We must place ourselves on the altar. By the mercies of God, allow Jesus to perform this consecration. It is a death of the old self that results in resurrection life in Christ. This is an ongoing consecration.

How often do we attempt to follow God while still clinging to the old man, to the ways and philosophies of the world? There must be a consecration where we allow God to burn these things up. At any moment, through God's mercies, as He reveals a conviction in your heart about your sin or a change that needs to happen, do not resist—repent quickly! From deep personal experience, I can say that any delay in repentance and obedience leads to blindness to that initial conviction. Conversely, any step of repentance or obedience will always bring clarity and true understanding of that very next step, however small it may seem. That is how you form a walk with Jesus. By God's mercies, one step of obedience at a time.
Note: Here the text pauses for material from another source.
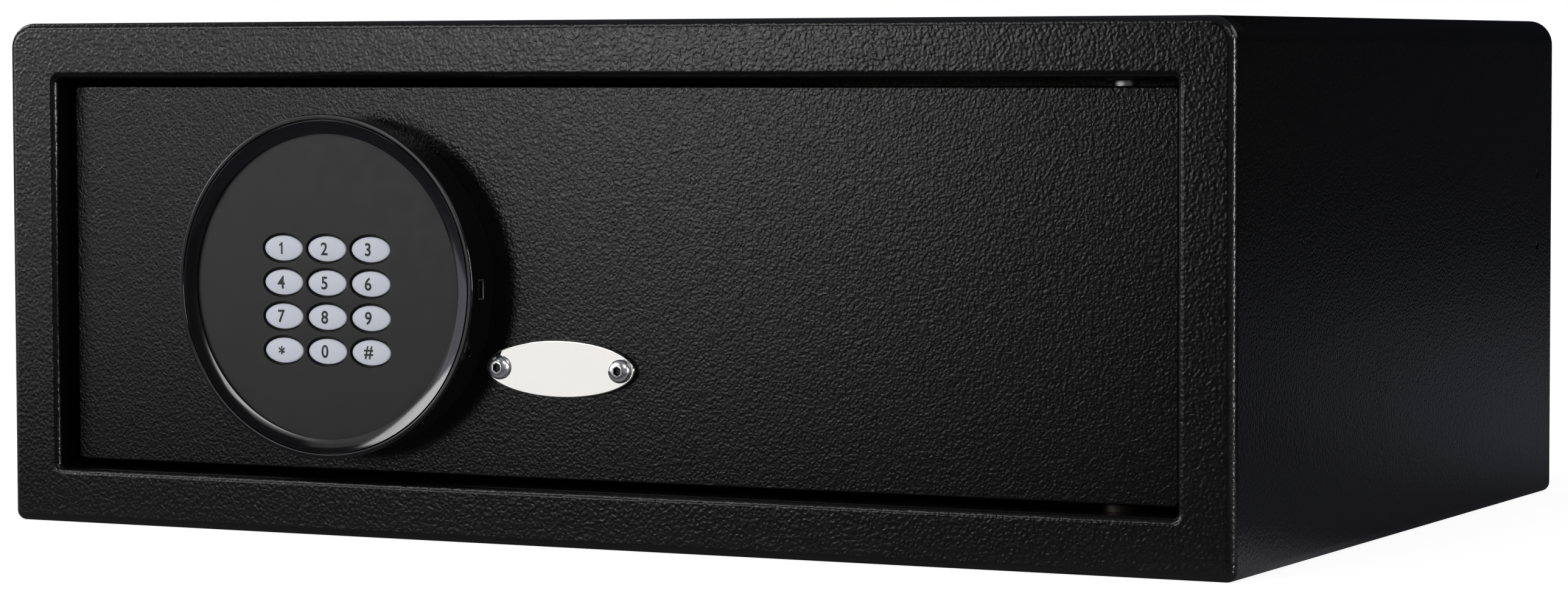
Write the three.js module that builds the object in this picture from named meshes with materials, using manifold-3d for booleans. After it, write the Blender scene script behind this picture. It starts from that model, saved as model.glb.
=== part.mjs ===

This daily walk of burning consecration to Jesus, this is “your spiritual service of worship.” Again, from my own pride and failings, I can tell you how Christianity today is fascinated by spiritual service and ministry. My own pride in ministry brought me to a place of great brokenness. But if we are able to receive God’s love and correction as He shines His light into our hearts, we can walk in true obedience, allowing consecration to have its effect. That is spiritual service. That is ministry and worship. Allowing God to have His way in our hearts by faith and obedience. Then you will see clearly that God is asking you to do something specific that organically grows into how you are fitted in as a member of the body of Christ.

We must stop seeking ministry. We must seek consecration and obedience, then look back and realize that God is having the ministry that He desires.